Hintergrundinformationen zur Kapelle:
1796 wurde der Friedhof in der Teltower Vorstadt, der heute sogenannte „Alte Friedhof“, als Ersatz für die aus hygienischen Gründen geschlossene Begräbnisstätte vor dem Nauener Tor angelegt. In den ersten 50 Jahren nach der Friedhofseröffnung war die Armendirektion für die Anlage und die Beisetzungen zuständig. Nachdem es zu dieser Zeit eher ungeordnet zuging, kam 1846 mit der Schaffung der Friedhofsinspektorstelle, System in die Friedhofsverwaltung und -gestaltung.

Die Arnim´sche Kapelle wurde aus Nachlassmitteln des Stadtältesten August Friedrich Eisenhart (1772–1846) finanziert und vom Potsdamer Hofarchitekten Ferdinand von Arnim (1814–1866) – seinen Namen trägt die Kapelle heute – entworfen. Als während des Zweiten Weltkriegs der Alte Friedhof für Bestattungen gesperrt wurde, verlor die Kapelle für lange Zeit ihre Funktion als Trauerhalle und wurde in der Folgezeit stark in Mitleidenschaft gezogen. Bereits Bombenangriffe in den letzten Kriegstagen beschädigten das Leichenhaus. In den 1960er Jahren brachte schließlich ein Umbau der Kapelle zum Sitz der Friedhofsverwaltung eine gründliche Entstellung mit sich.

Ursprünglich bestand das Gebäudeensemble aus einer Trauerhalle, Leichenräumen und einer Wohnung des Friedhofswärters. Auf der Hofseite befand sich darüber hinaus ein Stall- und Remisengebäude aus Fachwerk, das in umgebauter und erweiterter Form noch heute existiert. Das Hauptgebäude des Ensembles, die Kapelle selbst, ist im Stil einer Villa mit klassizistischen Bauformen gestaltet. Es handelt sich um einen eingeschossigen, geputzten Mauerwerksbau, der mit einer Holzdachkonstruktion mit Zinkpfalzabdeckung abschließt. Dem zur Straße hin ausgerichteten Haupteingang ist ein Portikus auf zwei Säulen und darüber liegendem Giebeldreieck vorgestellt. Im Giebelfeld der Gebäudefront befindet sich ein Relief mit dem von Engeln getragenen toten Christus, geschaffen vom Bildhauer Friedrich Wilhelm Koch (1815–1889). Der Kapelleninnenraum wird durch eine zweiflügelige Tür erschlossen und endigt auf seiner Stirnseite mit einem Triumphbogen, dem sich eine Apsis anschließt. Er besitzt neben einer aufwendig ornamentierten Holzdecke auch einen aus verschiedenfarbigen Ton- und Natursteinplatten zusammengesetzte Mosaik-Fußboden – sogenanntem Tessellat.

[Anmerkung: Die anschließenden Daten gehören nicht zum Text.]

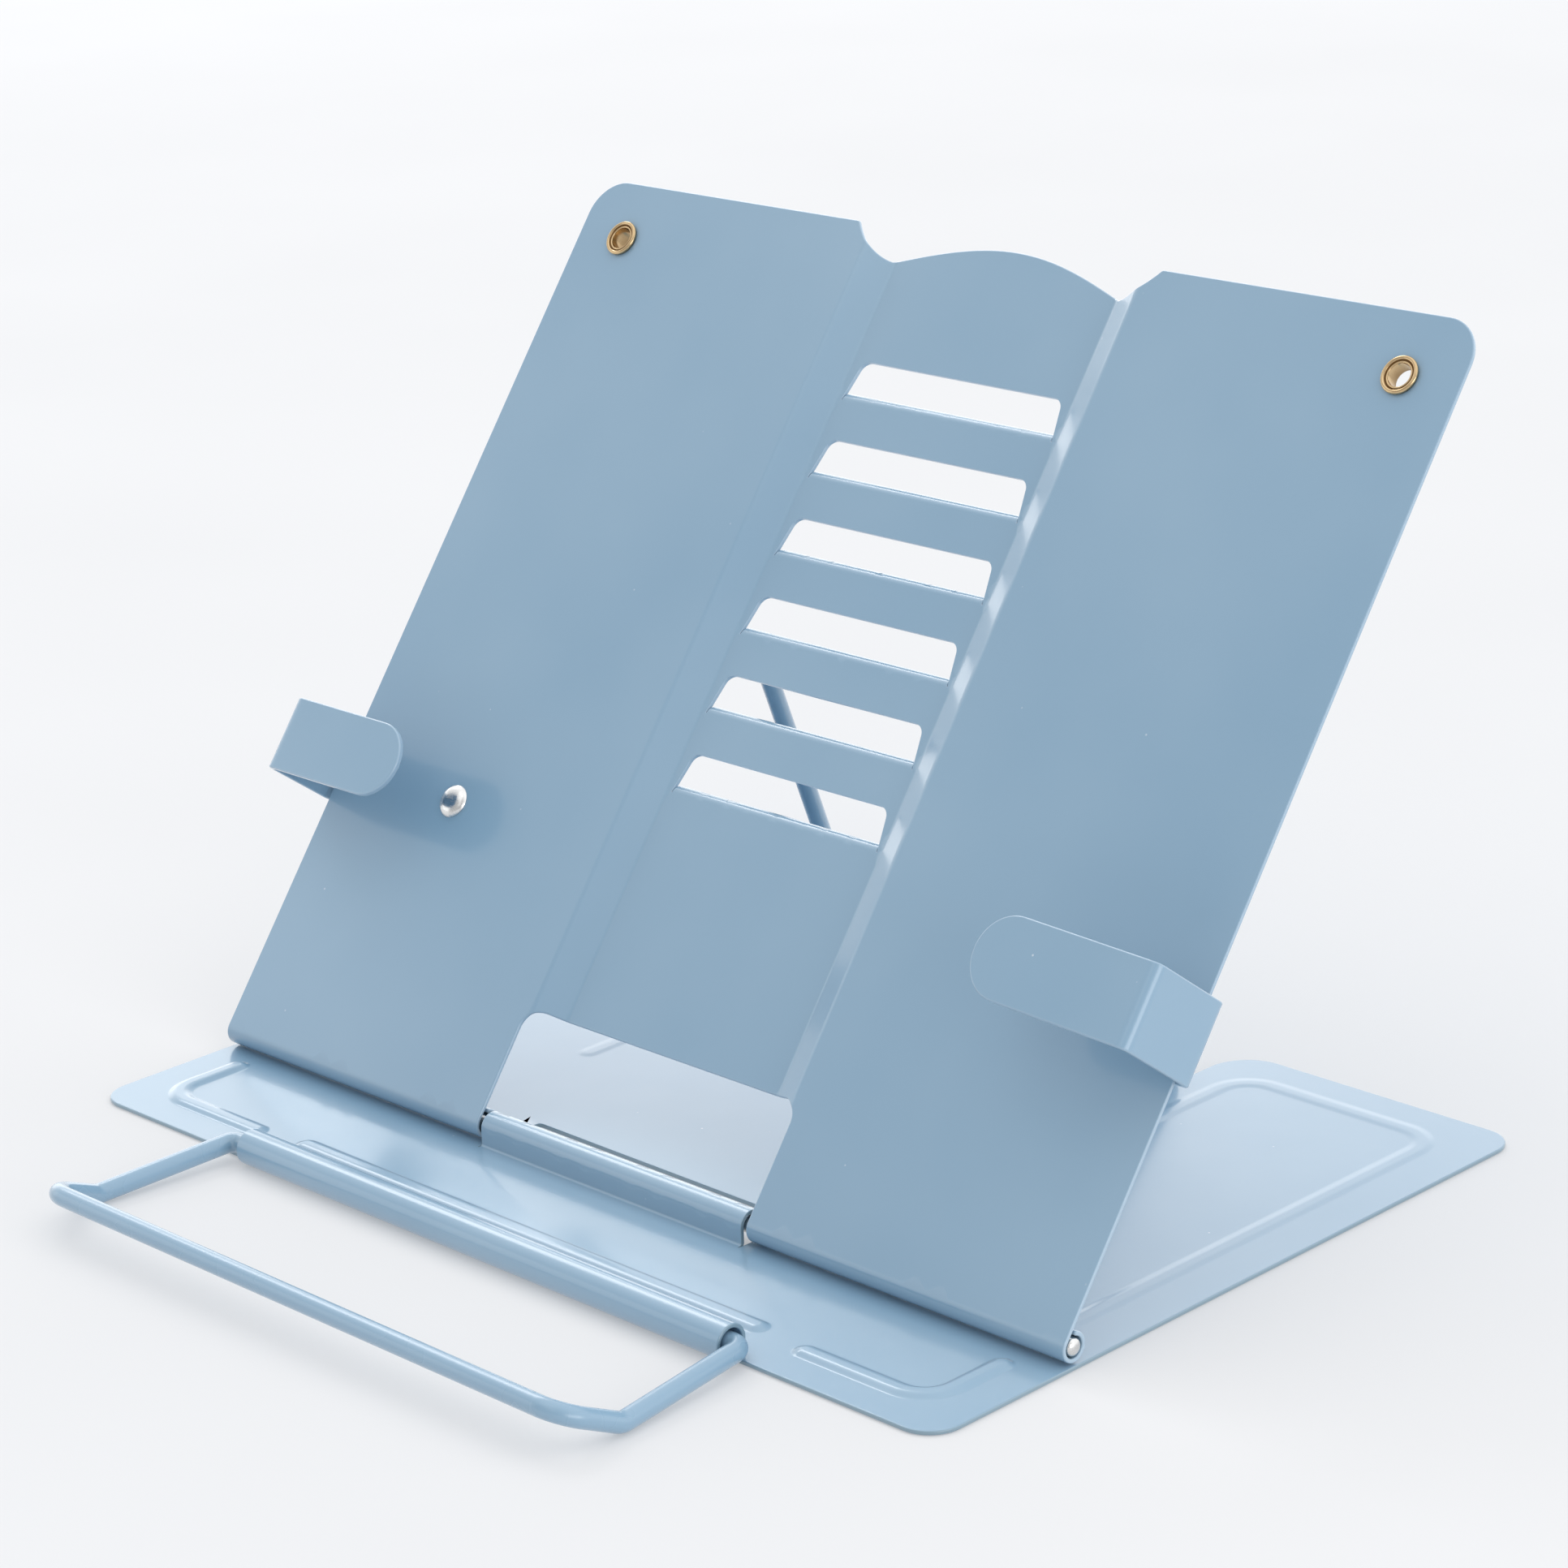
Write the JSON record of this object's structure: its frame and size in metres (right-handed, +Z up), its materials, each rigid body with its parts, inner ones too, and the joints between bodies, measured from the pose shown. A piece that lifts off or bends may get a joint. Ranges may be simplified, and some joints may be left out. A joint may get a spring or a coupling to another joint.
{
  "type": "book stand",
  "caption": "Folding desktop book stand of painted sheet steel: slotted back plate on a hinge, wire prop, swinging wire page bail and sliding side arms.",
  "frame": {"origin": "middle of the bounding box's footprint, on the table that the stand rests on", "axes": "+Z up, -Y towards the reader, X along the hinge"},
  "size_m": [0.2136, 0.1936, 0.1495],
  "materials": {
    "powder_coat": "satin pale blue powder coat on sheet steel and wire",
    "bare_steel": "bright bare steel",
    "brass": "polished brass"
  },
  "bodies": {
    "base": {"base_plate": "powder_coat", "hinge_pin": "bare_steel"},
    "plate": {"back_plate": "powder_coat", "arm_rivet_left": "bare_steel", "arm_rivet_right": "bare_steel", "arm_washer_left": "bare_steel", "arm_washer_right": "bare_steel", "eyelet_left": "brass", "eyelet_right": "brass", "eyelet_washer_left": "brass", "eyelet_washer_right": "brass"},
    "prop": {"prop_wire": "powder_coat"},
    "bail": {"bail_wire": "powder_coat"},
    "arm_left": {"arm_left": "powder_coat"},
    "arm_right": {"arm_right": "powder_coat"}
  },
  "joints": [
    {"name": "plate_lift", "type": "hinge", "parent": "base", "child": "plate", "pos_m": [0, -0.02151, 0.0038], "axis": [1, 0, 0], "range_deg": [0, 74]},
    {"name": "prop_fold", "type": "hinge", "parent": "base", "child": "prop", "pos_m": [0, 0.08199, 0.0032], "axis": [1, 0, 0], "range_deg": [0, 58.5]},
    {"name": "bail_swing", "type": "hinge", "parent": "base", "child": "bail", "pos_m": [0, -0.05501, 0.00325], "axis": [-1, 0, 0], "range_deg": [0, 80]},
    {"name": "arm_left_slide", "type": "slide", "parent": "plate", "child": "arm_left", "axis": [-1, 0, 0], "range_m": [0, 0.025]},
    {"name": "arm_right_slide", "type": "slide", "parent": "plate", "child": "arm_right", "axis": [1, 0, 0], "range_m": [0, 0.025]}
  ],
  "couplings": [
    {"joint": "prop_fold", "follows": "plate_lift", "ratio": 0.79}
  ]
}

Als man das Hauptgebäude in den 1960er zu Büroräumen umbaute, wurde das Fußbodenniveau erhöht, Decken abgehängt und Trennwände eingezogen. Die Schildwand samt ihrer Apsis, einer integrierten Tür zum Seitenraum sowie ein Lambris (paneelartige Wandvertäfelung) gingen dabei vollständig verloren. Auf diversen Putzresten waren jedoch Anhaltspunkte für die Stuckprofilierungen und die ursprüngliche Ausmalung der Kapelle zu finden. Während die heutige Stirnwand eine vom Restaurator Ulrich Schneider entworfene und von den Denkmalschutzbehörden freigegebene Rekonstruktion nach den Entwurfszeichnungen und zeitgleich errichteten Vergleichsobjekten darstellt, haben sich die Eingangstür, die innenraumwirksame Binderkonstruktion, zahlreiche Ziersparren sowie drei auf Leinwand gemalte Kassettenfelder der aufwendig ornamentierten Holzdecke und weite Teile des originalen Mosaik-Fußbodens erhalten.

Die Arnim´sche Kapelle gilt als eines der bedeutendsten klassizistischen Friedhofsbauwerke im Land Brandenburg. Verschiedene Rekonstruktions- und Restaurierungsmaßnahmen brachten die Kapelle bereits schrittweise ihrer ursprünglichen Erscheinung näher. Da der nicht mehr vollständig erhaltene und reparaturbedürftige Fußboden in Tessellat eine außerordentliche Seltenheit darstellt, umfasst die Fördermaßnahme der Deutschen Stiftung Denkmalschutz seine Restaurierung und Teilrekonstruktion.